Thursday, January 29, 2015

Reading :: The Theory of Economic Development

The Theory of Economic Development: An Inquiry into Profits, Capital, Credit, Interest, and the Business Cycle
By Joseph A. Schumpeter


In my last few reviews, I've felt compelled to say that I'm not an ethnographer, nor am I an entrepreneur. At the risk of sounding like Dr. McCoy, I'm not an economist either. But I wanted to read this book because it's a classic for entrepreneurs. In this review, I'll focus mainly on the terms and concepts that have made their way into the entrepreneur lexicon. Since I'm reading the Kindle version, I won't use page numbers.

Schumpeter defines economic development as "only such changes in economic life as are not forced upon it from without but arise by its own initiative, from within," and argues that "Development in our sense is then defined by the carrying out of new combinations." He continues, "This concept covers the following five cases: (1) The introduction of a new good ... (2) The introduction of a new method of production ... (3) The opening of a new market ... (4) The conquest of a new source of supply of raw materials or half-manufactured goods ... (5) The carrying out of the new organization of any industry." These all will sound familiar to entrepreneurs today: they are potential component claims in the complex argument of the entrepreneur's pitch.

Combining "new combinations of the means of production" and credit, Schumpeter says, yields "the fundamental phenomenon of economic development. The carrying out of new combinations we call 'enterprise'; the individuals whose function it is to carry them out we call 'entrepreneurs.'" He adds that "we call entrepreneurs not only those 'independent' businessmen in an exchange economy who are usually so designated, but all who actually fulfil the function by which we define the concept, even if they are, as is becoming the rule, 'dependent' employees of the company, like managers, members of the boards of directors, and so forth, or even if their actual power to perform an entrepreneurial function has other foundations, such as the control of a majority of shares."

Yet "our concept is narrower than the traditional one in that it does not include all heads of firms or managers or industrialists who merely may operate an established business, bur only those who actually perform that function." And a few pages later: "whatever the type, everyone is an entrepreneur only when he actually 'carries out new combinations,' and loses that character as soon as he has built up his business, when he settles down to running it as other people run their businesses." The functions are different: "Carrying out a new plan and acting according to a customary one are things as different as making a road and walking along it."

Critically, entrepreneurs are not the same as inventors. "As long as they are not carried into practice, inventions are economically irrelevant. And to carry any improvement into effect is a task entirely different from the inventing of it, and a task, moreover, requiring entirely different aptitudes. Although entrepreneurs of course may be inventors just as they may be capitalists, they are inventors not by nature of their function but by coincidence and vice versa."
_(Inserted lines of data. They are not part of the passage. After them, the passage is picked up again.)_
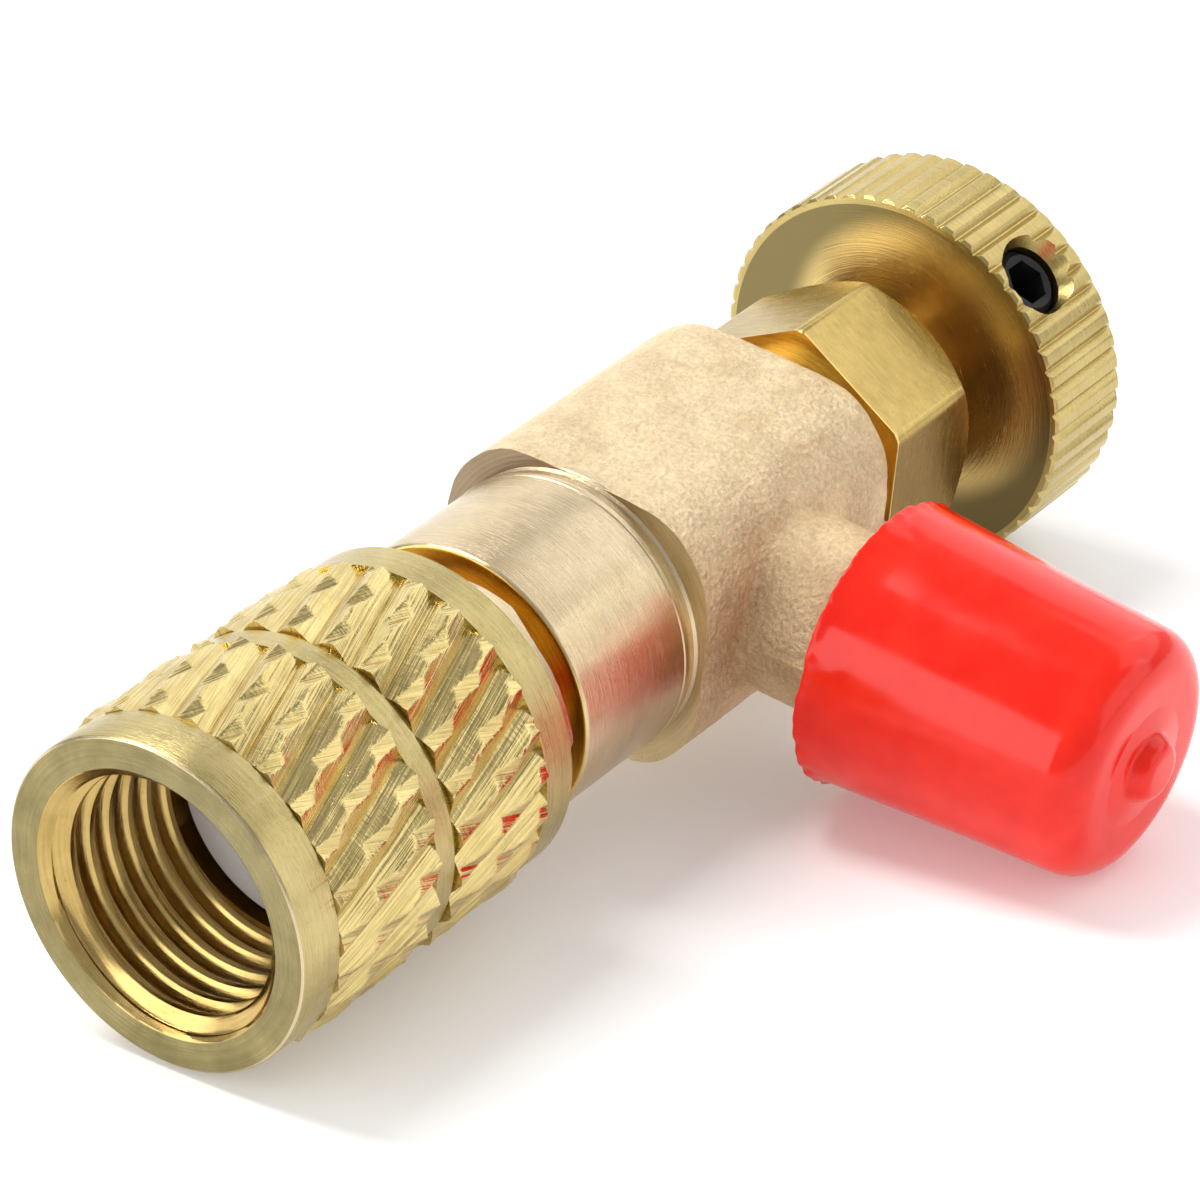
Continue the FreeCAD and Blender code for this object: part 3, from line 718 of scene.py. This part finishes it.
def knurl_points():
    """Flat points and faces of the nut's knurl, with mesh lines along both families of grooves."""
    count = len(KNURL_LINES)
    start, end = NUT_KNURLS[0][0], NUT_KNURLS[-1][1]
    low = int(2 * KNURL_SLOPE * start / KNURL_PITCH * count) - 2 * count
    high = int(2 * KNURL_SLOPE * end / KNURL_PITCH * count) + 2 * count
    index_of, points, faces = {}, [], []
    for second in range(KNURL_STARTS * count + 1):
        for first in range(second + low, second + high):
            a = (first // count + KNURL_LINES[first % count] + DEEP_CREST) * KNURL_PITCH
            b = (second // count + KNURL_LINES[second % count] + SHALLOW_CREST) * KNURL_PITCH
            x = (a - b) / (2 * KNURL_SLOPE)
            if start - KNURL_PITCH <= x <= end + KNURL_PITCH:
                index_of[first, second] = len(points)
                points.append((x, (a + b) / 2 / NUT_KNURL_R))
    for first, second in index_of:
        corners = [(first, second), (first + 1, second), (first + 1, second + 1), (first, second + 1)]
        if all(corner in index_of for corner in corners):
            faces.append([index_of[corner] for corner in corners])
    return points, faces


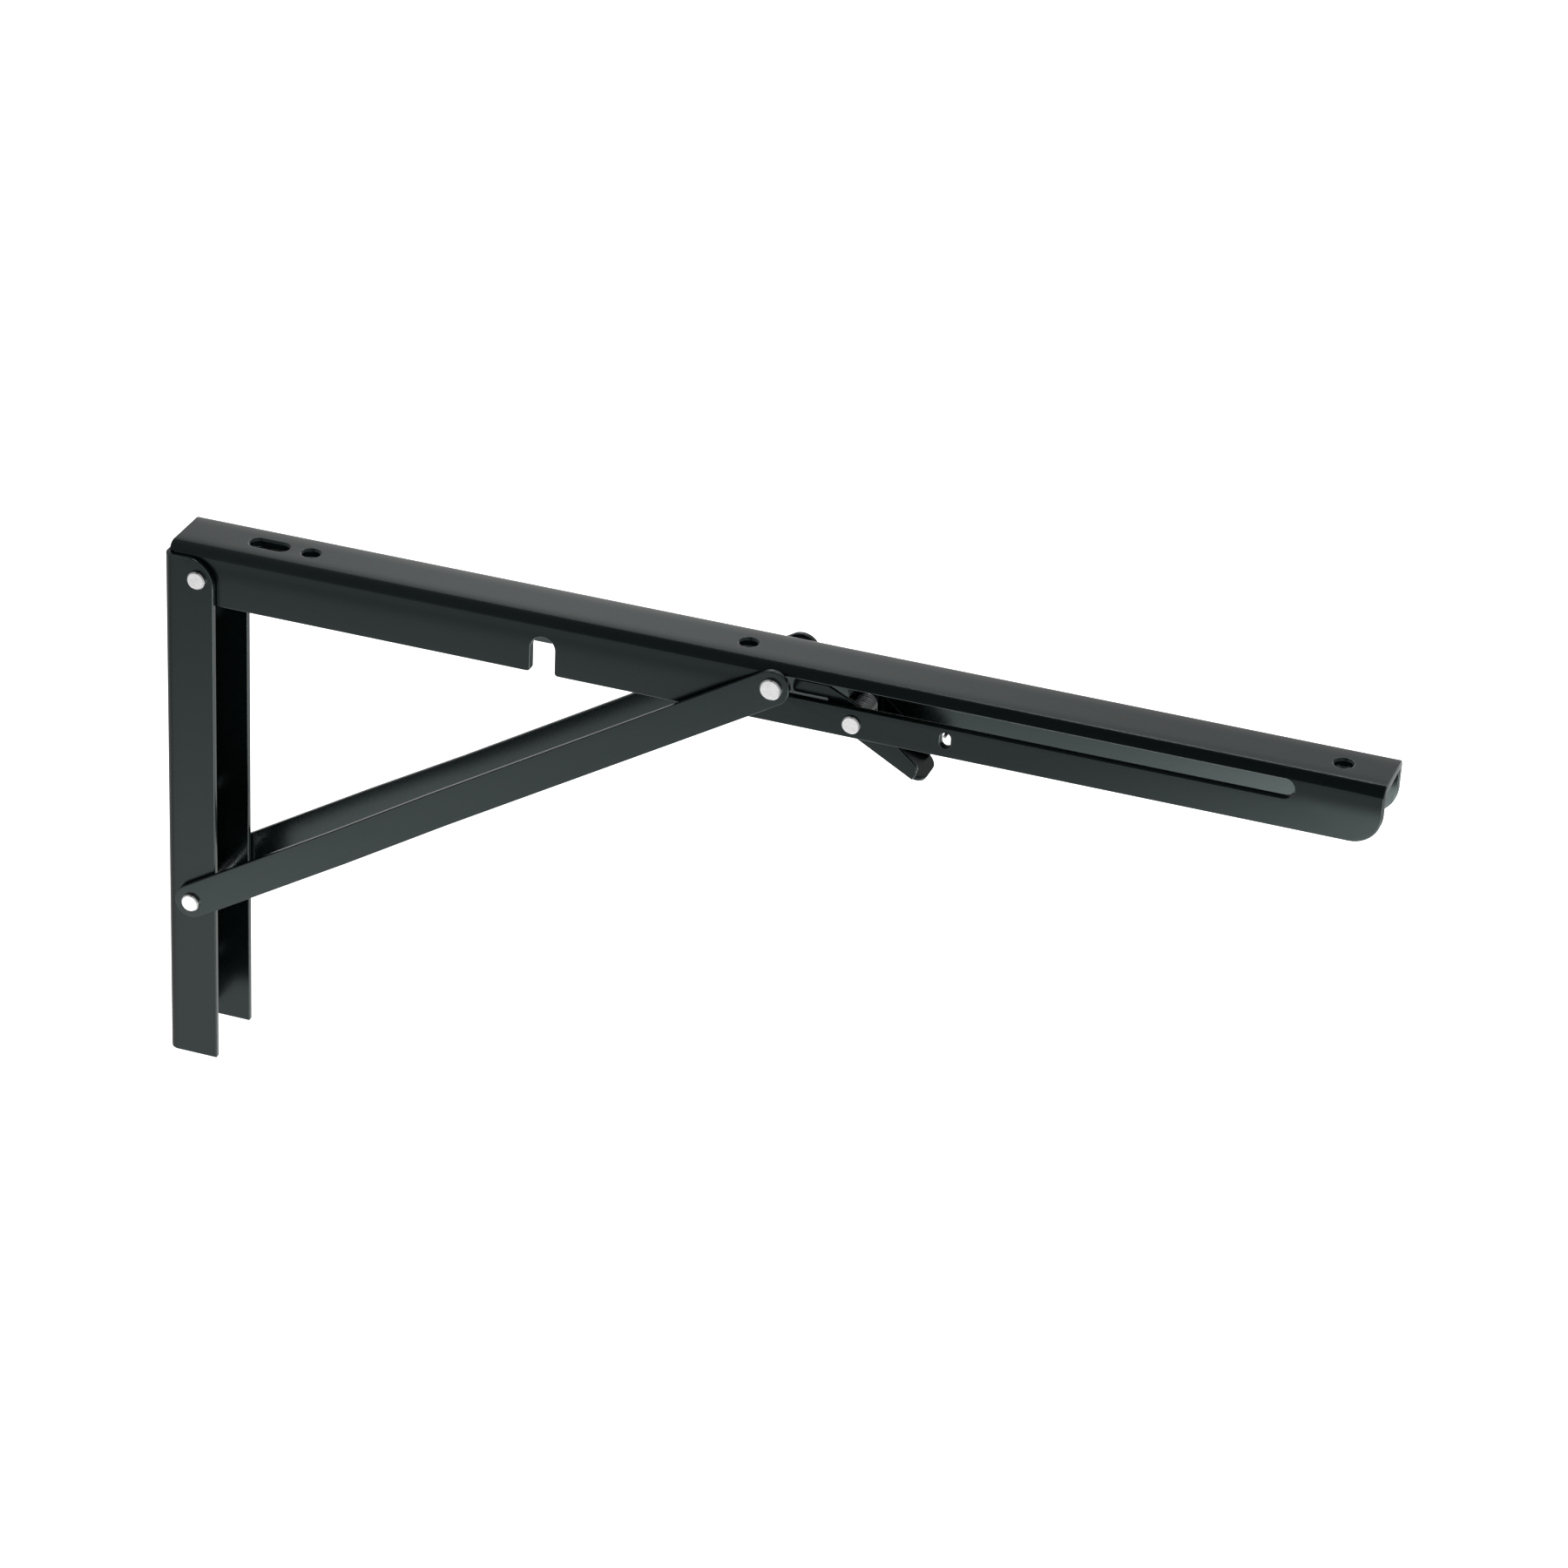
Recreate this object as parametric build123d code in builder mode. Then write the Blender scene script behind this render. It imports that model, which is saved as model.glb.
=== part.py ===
from build123d import *
from math import acos, atan2, cos, degrees, hypot, radians, sin, sqrt, tan
import os

# Folding shelf bracket, millimetres. X leaves the wall, Y crosses the bracket, Z is up.
# The wall face is X = 0, the mid-plane is Y = 0 and the arm's hinge axis is at Z = 0.

# Sheet and bends
sheet = 2.0
bend = 3.3
inner_bend = bend - sheet

# Running and side clearances
run_gap = 0.05
side_gap = 0.7
stop_gap = 0.1
nest_gap = 0.5

# Shelf arm: a channel open below
arm_width = 23.2
arm_sheet = 3.0
arm_reach = 400.9
arm_back = 1.2
arm_top = 10.2
arm_drop = 9.5
arm_end_round = 9.5

# Wall channel, open away from the wall
wall_depth = 17.6
wall_length = 185.3
ear_round = 9.0
foot_round = 7.5
back_round = 2.5

# Hinge and pin centres
hinge_x = 12.0
foot_x = 10.0
foot_rise = 60.2
slide_x = 207.3
slot_z = 3.75
slot_margin = 30.8
lever_x = 232.8
lever_z = -4.7

# Slot, notch and holes in the arm
slot_height = 6.6
notch_width = 8.2
notch_arc_z = -0.8
notch_mouth = 1.2
shelf_hole = 5.5
hole_chamfer = 0.6
first_hole_x = 45.5
middle_hole_x = 194.3
end_hole_margin = 15.7
oblong_x = 31.1
oblong_length = 13.0
hook_x = 263.3
hook_z = -3.8
hook_width = 3.3
hook_height = 5.2

# Wall screw holes
screw_hole = 5.5
screw_hole_top = 37.8
screw_hole_foot = 18.1
screw_hole_count = 3

# Rivets and pins
shank = 5.0
small_shank = 4.4
head = 6.2
slide_head = 7.0
lever_head = 6.0
head_height = 1.3
lever_head_height = 1.1
head_chamfer = 0.4

# Strut bars
bar_width = 11.8
bar_gap = 1.4
foot_past = 1.7
taper_run = 40.0

# Slide studs
stud_shoulder = 9.4

# Release lever
lever_sheet = 1.4
lever_gap = 0.2
nose_back = 20.6
nose_top = 9.8
nose_height = 4.3
nose_round = 1.2
flat_length = 11.4
ramp_angle = 25.4
ramp_past = 1.2
web_angle = 29.0
web_below = 5.2
web_back = 5.0
cheek_run = 25.4
heel_height = 4.6
heel_round = 2.5
tab_overhang = 3.2
tab_round = 5.5

# Return spring
wire = 1.15
wire_sides = 8
coil_mean = 2.9
coil_rest = 0.12
coil_side = 2.5
coil_pitch = 1.25
coil_shift = 0.9
hook_bend = 1.3
leg_slope = 90.0
leg_length = 5.1

# Sizes that follow
arm_half = arm_width / 2
arm_inner = arm_half - arm_sheet
wall_width = arm_width + 2 * (sheet + nest_gap)
wall_half = wall_width / 2
wall_top = arm_top - arm_sheet - stop_gap
wall_bottom = wall_top - wall_length
foot_z = wall_bottom + foot_rise
foot_run = foot_rise + foot_past
slot_end_x = arm_reach - slot_margin
shelf_hole_xs = (first_hole_x, middle_hole_x, arm_reach - end_hole_margin)
screw_hole_pitch = (wall_length - screw_hole_top - screw_hole_foot) / (screw_hole_count - 1)
foot_half = wall_half + side_gap
bar_half = arm_half + bar_gap
strut_length = hypot(slide_x - foot_x, slot_z - foot_z)
strut_angle = degrees(atan2(slot_z - foot_z, slide_x - foot_x))
notch_x = hinge_x + hypot(foot_z, foot_x - hinge_x)
lever_half = arm_inner - lever_gap

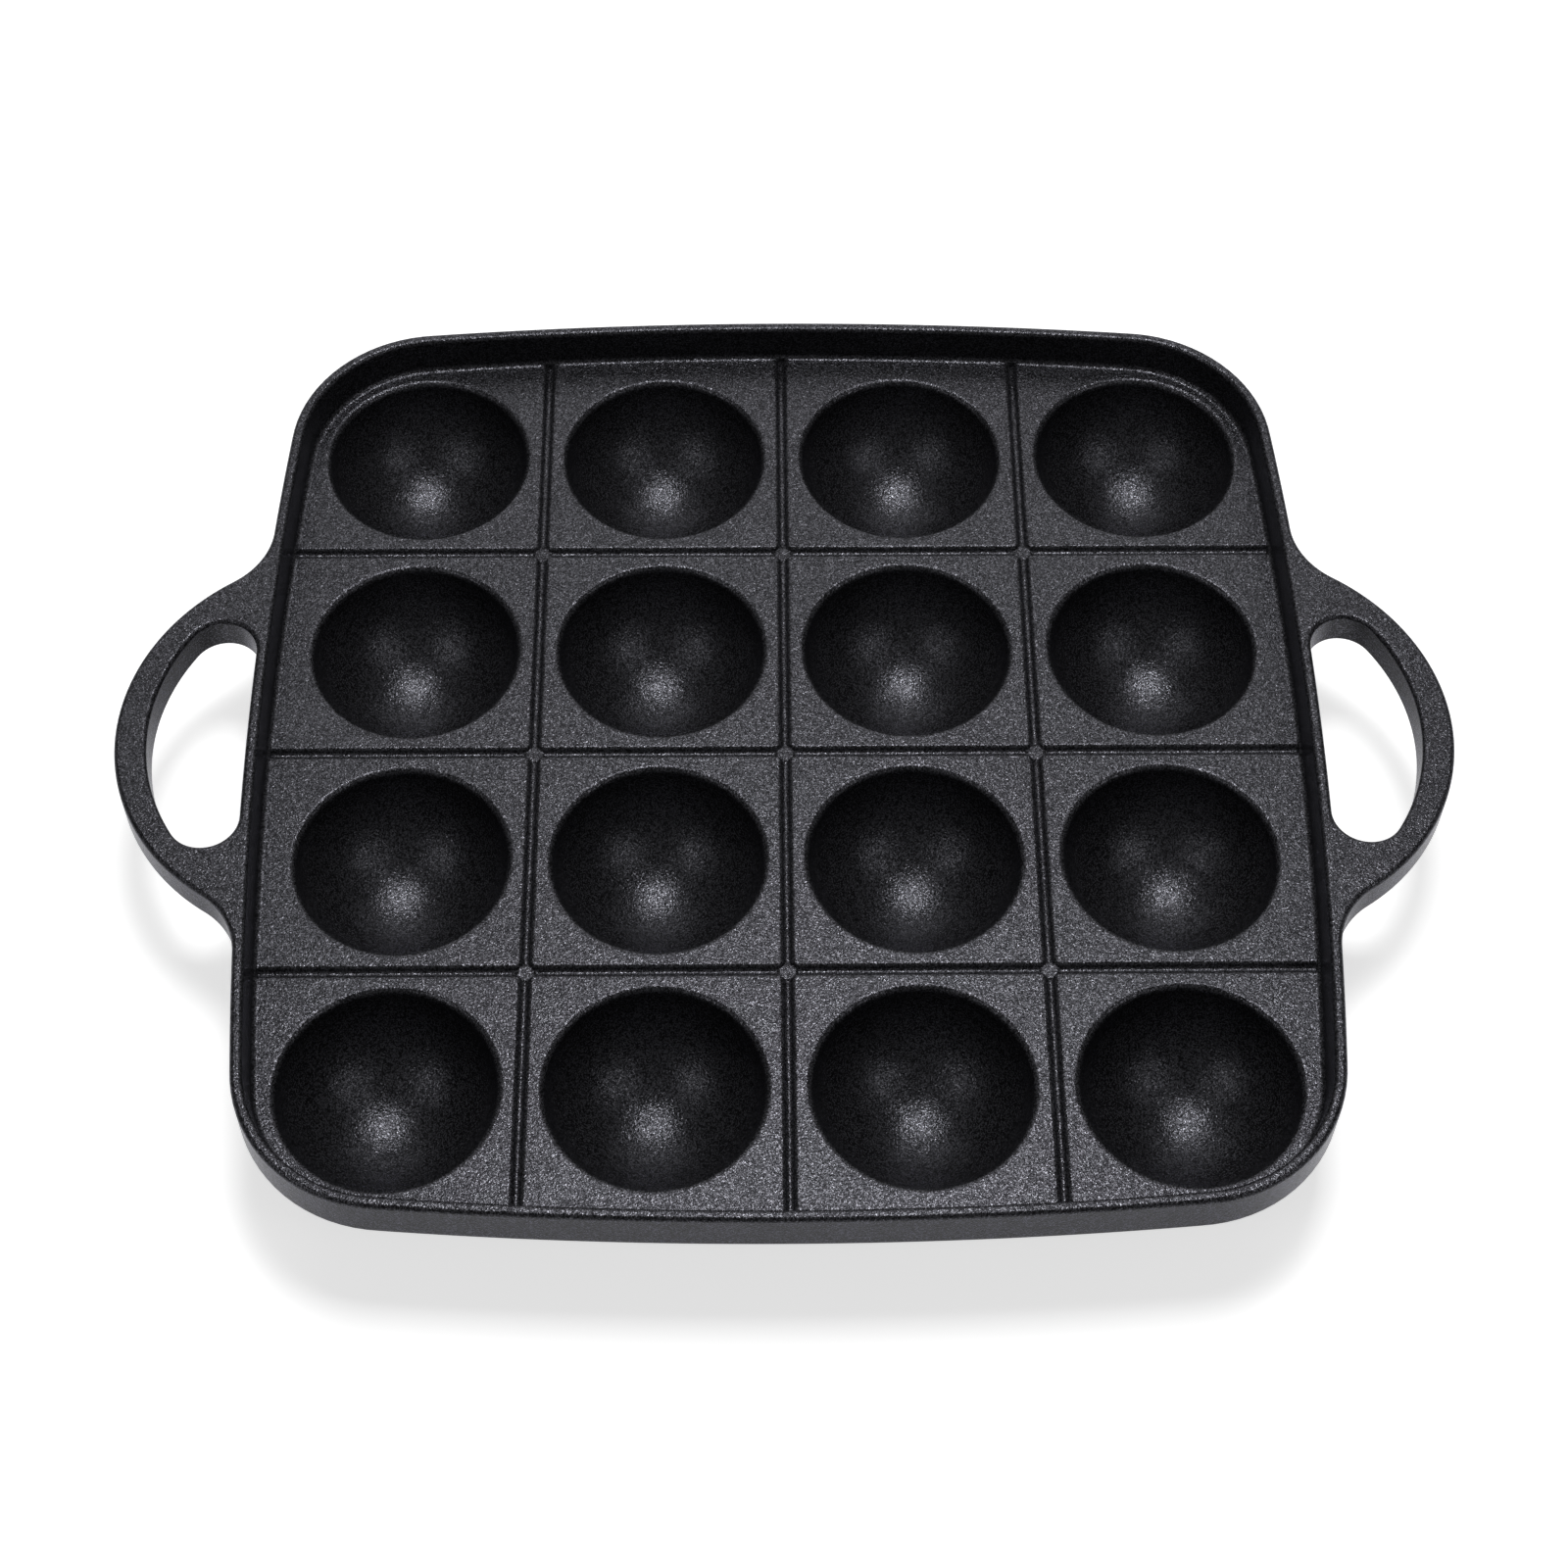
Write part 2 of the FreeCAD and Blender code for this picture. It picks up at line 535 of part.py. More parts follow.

"Capital," Schumpeter says, "is nothing but the lever by which the entrepreneur subjects to his control the concrete goods which he needs, nothing but a means of diverting the factors of production to new uses, or dictating a new direction to production. This is the only function of capital" (His emphasis).

Once the new combinations have been carried out, Schumpeter says, "the new process of production will be repeated. And for this entrepreneurial activity is no longer necessary." Entrepreneurship in his sense is fleeting, an innovative stage that leads to stable production, and an entrepreneur who is not engaged in this stage is no longer an entrepreneur.

At the end of the book, Schumpeter responds to critics. Most interesting for me was the criticism: "why is it that economic development in our sense does not proceed evenly as a tree grows, but as it were jerkily; why does it display those characteristic ups and downs?" And he answers: "exclusively because the new combinations are not, as one would expect according to general principles of probability, evenly distributed through time—in such a way that equal intervals of time could be chosen, in each of which the carrying out of one new combination would fall—but appear, if at all, discontinuously in groups or swarms." Schumpeter argues that these swarms are due to three things: (1) "the vast majority of new combinations will not grow out of the old firms or immediately take their place, but appear side by side, and compete, with them." (2) An en masse increase in entrepreneurial demand "signifies a very substantial increase in purchasing power all over the business sphere." (3) trying new combinations results in more errors. "Why do entrepreneurs appear, not continuously... but in clusters? Exclusively because the appearance of one or a few entrepreneurs facilitates the appearance of others, and these the appearance of more, in ever-increasing numbers" (his emphasis). One or two entrepreneurs lead, and once they are successful, others rush in.

I found the book interesting, although hard to get through in spots. My real interest is in how entrepreneurs see opportunity and how they argue in ways that help others see it. And for those purposes, Schumpeter's foundational work has been helpful. I wouldn't call this book a page-turner, but if you're interested in entrepreneurship and how entrepreneurs argue, it's a must read.